TASK TO COMPLETE: Only lines holding the word "values" should be copied from the material.

STORED DATA:
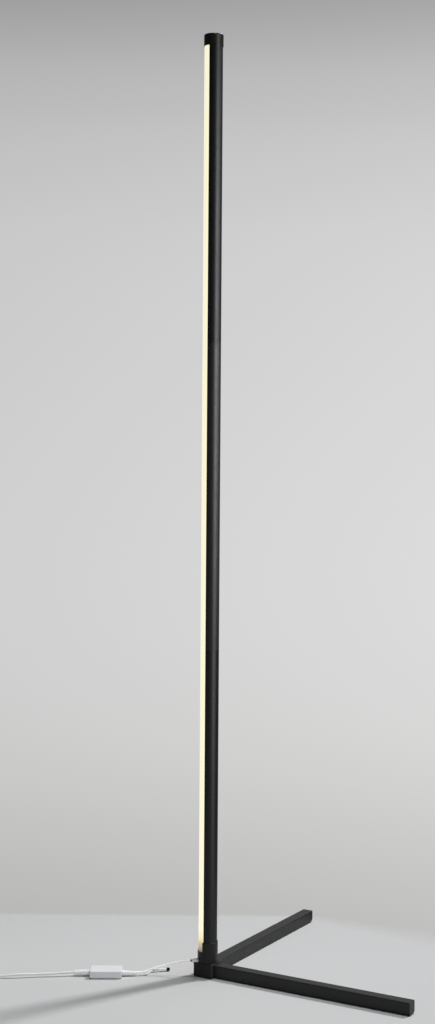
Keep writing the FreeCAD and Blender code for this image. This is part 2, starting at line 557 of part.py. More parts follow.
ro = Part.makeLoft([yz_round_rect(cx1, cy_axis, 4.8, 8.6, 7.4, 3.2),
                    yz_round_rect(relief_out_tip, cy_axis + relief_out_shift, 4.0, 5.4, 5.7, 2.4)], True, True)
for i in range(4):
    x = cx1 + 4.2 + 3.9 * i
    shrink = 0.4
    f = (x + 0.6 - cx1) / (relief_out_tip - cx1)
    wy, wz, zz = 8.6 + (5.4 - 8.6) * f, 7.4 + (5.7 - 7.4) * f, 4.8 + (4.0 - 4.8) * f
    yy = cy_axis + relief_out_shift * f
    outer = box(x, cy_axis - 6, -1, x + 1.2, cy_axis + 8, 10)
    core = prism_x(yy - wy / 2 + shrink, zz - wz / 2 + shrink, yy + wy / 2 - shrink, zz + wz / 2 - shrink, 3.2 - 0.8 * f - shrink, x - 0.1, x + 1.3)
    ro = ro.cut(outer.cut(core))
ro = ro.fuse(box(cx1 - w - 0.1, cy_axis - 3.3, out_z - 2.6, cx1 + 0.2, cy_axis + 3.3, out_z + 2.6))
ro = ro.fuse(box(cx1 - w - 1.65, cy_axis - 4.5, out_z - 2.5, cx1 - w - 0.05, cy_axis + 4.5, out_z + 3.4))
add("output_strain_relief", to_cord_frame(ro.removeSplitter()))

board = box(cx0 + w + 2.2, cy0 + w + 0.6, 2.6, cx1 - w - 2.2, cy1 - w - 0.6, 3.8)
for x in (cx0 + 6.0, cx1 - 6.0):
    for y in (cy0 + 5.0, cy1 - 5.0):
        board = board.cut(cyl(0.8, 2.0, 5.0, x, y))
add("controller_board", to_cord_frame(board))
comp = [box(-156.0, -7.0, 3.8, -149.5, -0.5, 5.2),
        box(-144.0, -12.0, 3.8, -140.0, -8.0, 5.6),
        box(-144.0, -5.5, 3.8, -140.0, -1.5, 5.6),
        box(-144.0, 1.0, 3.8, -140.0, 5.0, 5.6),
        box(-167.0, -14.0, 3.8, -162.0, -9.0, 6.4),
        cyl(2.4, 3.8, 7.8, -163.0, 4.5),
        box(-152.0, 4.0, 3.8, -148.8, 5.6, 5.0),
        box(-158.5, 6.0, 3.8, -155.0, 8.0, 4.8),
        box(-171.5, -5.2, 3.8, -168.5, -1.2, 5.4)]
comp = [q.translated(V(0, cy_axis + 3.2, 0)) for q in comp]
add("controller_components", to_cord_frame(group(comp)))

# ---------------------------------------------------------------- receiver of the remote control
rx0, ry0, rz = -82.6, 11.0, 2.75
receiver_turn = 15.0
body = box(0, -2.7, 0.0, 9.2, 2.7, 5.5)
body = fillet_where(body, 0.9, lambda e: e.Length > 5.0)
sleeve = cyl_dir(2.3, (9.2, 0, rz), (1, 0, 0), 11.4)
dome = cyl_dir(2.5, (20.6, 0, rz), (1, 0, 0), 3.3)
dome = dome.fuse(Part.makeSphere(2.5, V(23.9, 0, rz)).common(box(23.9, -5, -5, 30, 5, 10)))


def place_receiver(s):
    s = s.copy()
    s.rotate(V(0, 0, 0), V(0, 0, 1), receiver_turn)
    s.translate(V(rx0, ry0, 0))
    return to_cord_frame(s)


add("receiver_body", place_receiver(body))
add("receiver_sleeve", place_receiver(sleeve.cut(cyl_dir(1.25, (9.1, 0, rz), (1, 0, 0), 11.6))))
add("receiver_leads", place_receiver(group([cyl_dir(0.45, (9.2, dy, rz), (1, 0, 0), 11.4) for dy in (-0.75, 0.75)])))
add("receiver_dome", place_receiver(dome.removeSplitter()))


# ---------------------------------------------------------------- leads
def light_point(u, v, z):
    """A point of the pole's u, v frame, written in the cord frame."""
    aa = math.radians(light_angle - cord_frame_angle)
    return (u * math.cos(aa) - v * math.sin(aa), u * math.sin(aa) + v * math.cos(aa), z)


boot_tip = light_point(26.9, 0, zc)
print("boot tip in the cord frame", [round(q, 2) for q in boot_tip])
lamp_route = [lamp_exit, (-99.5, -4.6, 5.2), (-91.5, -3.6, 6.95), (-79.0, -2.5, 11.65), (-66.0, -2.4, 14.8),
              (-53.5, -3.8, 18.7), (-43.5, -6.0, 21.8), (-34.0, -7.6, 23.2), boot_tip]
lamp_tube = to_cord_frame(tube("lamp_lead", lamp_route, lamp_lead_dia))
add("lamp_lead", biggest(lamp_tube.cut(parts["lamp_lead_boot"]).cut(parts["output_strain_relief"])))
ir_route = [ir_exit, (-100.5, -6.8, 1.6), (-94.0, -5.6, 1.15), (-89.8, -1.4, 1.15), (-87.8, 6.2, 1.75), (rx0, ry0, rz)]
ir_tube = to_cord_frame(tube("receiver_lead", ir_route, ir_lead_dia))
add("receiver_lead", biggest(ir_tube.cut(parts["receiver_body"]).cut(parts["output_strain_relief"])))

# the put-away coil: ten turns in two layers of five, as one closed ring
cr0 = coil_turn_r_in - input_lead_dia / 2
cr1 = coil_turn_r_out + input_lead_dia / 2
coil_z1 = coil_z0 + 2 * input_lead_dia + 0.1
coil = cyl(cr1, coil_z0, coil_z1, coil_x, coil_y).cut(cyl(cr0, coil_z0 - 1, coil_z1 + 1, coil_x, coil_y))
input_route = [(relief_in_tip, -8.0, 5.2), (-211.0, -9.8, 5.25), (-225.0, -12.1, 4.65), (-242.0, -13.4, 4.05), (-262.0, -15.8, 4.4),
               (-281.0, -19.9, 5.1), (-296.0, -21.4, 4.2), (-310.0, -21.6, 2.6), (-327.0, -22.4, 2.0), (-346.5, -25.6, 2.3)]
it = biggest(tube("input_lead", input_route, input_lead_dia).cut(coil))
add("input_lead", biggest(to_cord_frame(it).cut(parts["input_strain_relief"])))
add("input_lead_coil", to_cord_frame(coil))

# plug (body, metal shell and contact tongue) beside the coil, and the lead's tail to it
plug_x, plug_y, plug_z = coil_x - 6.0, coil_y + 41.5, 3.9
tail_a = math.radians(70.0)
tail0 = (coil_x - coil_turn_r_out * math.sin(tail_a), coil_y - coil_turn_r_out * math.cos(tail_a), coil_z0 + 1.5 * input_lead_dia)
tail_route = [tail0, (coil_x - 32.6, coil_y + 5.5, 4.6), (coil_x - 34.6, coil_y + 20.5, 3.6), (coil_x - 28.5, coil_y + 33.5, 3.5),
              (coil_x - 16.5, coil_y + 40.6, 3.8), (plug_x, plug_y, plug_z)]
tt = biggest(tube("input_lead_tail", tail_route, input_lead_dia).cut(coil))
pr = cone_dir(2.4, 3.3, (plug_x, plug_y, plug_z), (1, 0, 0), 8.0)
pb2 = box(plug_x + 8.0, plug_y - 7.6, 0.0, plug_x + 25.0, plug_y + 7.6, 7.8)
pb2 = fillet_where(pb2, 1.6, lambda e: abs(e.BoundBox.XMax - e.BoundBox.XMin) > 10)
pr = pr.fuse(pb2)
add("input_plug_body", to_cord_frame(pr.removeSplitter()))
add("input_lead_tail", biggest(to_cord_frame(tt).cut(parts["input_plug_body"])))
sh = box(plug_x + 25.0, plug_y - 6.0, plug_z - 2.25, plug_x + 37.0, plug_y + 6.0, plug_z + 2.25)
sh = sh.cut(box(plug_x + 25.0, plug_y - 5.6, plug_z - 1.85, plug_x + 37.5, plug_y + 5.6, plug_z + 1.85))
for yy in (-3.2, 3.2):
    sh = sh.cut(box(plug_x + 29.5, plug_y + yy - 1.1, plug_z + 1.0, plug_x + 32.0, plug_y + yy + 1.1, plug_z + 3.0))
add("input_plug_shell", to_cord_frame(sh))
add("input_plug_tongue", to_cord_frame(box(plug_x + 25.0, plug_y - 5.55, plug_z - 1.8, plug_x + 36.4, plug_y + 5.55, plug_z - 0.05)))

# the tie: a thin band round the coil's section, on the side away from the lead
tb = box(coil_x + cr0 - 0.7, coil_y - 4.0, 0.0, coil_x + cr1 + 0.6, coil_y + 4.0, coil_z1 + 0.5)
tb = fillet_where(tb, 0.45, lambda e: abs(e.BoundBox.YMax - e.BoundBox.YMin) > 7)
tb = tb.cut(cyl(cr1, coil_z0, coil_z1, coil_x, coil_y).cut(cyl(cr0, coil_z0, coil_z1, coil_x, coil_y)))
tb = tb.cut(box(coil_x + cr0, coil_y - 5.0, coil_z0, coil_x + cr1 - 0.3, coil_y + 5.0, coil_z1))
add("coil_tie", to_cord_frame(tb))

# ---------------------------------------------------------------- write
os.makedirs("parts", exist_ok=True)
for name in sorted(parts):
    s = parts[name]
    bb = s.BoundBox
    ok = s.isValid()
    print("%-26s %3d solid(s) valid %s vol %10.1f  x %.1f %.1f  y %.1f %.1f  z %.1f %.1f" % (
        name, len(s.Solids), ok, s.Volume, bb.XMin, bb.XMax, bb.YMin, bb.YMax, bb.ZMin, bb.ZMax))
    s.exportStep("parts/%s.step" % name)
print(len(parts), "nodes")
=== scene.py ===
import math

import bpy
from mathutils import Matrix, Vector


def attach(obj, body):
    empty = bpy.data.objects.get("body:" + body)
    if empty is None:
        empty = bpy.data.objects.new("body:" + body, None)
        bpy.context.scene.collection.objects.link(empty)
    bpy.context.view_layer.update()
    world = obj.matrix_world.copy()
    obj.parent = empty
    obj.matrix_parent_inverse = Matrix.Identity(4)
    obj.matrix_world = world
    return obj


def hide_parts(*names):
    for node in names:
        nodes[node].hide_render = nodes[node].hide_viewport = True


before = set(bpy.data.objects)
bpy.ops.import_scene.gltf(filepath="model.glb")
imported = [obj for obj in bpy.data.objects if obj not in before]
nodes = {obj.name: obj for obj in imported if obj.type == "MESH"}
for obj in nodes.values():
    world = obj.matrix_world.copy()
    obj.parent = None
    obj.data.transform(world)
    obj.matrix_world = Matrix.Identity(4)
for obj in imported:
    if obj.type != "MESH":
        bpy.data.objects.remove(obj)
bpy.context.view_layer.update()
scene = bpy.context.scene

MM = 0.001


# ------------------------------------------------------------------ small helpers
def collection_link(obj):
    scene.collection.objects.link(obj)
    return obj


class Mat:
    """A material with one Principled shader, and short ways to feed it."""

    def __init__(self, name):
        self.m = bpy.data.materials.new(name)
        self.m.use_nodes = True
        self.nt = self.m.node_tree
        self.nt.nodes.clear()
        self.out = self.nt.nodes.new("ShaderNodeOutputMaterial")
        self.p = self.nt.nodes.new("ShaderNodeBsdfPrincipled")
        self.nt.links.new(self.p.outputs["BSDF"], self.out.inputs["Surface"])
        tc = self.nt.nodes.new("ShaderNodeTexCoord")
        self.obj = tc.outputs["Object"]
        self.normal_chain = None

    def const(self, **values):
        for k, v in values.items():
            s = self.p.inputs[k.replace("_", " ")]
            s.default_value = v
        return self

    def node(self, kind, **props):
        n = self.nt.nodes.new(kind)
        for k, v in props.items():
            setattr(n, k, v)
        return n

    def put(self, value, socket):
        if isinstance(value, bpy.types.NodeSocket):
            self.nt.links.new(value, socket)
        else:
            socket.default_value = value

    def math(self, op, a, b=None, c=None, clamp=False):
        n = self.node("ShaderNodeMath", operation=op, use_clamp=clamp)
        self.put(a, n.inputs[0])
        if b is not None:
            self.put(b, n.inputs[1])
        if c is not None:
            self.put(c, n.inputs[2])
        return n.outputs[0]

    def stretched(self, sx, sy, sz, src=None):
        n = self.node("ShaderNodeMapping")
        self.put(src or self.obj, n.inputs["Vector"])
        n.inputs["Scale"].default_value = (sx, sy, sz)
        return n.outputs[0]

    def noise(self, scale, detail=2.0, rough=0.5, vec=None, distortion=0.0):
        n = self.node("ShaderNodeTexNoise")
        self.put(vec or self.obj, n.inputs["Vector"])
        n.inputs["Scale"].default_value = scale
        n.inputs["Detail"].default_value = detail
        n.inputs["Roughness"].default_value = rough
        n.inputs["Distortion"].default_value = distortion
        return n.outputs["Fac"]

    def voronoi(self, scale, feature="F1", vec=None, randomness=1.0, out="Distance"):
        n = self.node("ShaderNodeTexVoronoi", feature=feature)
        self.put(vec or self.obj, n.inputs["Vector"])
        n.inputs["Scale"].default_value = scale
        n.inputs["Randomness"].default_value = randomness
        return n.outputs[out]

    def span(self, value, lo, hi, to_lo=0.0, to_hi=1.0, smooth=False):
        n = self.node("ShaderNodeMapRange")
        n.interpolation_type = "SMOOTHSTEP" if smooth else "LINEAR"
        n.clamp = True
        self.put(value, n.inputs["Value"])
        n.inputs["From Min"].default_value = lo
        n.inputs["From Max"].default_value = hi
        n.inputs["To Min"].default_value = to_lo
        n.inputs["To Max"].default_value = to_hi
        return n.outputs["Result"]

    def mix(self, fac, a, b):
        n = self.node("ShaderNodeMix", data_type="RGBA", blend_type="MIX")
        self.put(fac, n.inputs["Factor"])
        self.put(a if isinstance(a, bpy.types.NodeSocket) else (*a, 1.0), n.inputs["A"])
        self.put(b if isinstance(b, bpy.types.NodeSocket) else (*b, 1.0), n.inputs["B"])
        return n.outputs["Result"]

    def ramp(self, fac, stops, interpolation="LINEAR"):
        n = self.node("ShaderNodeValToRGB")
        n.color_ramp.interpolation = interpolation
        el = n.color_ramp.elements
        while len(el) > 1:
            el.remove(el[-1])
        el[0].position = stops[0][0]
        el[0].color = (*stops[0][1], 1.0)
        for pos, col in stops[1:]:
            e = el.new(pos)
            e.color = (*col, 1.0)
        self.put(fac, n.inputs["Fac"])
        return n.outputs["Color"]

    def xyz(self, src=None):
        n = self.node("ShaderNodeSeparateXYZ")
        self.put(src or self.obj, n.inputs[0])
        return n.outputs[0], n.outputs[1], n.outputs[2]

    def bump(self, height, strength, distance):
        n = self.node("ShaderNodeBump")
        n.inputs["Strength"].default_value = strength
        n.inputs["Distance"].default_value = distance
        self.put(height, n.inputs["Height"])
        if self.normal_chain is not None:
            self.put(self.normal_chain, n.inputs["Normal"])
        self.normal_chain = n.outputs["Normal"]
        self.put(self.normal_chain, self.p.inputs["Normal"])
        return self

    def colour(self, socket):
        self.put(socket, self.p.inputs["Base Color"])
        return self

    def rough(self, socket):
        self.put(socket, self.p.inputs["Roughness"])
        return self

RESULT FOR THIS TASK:
for obj in nodes.values():
    def const(self, **values):
        for k, v in values.items():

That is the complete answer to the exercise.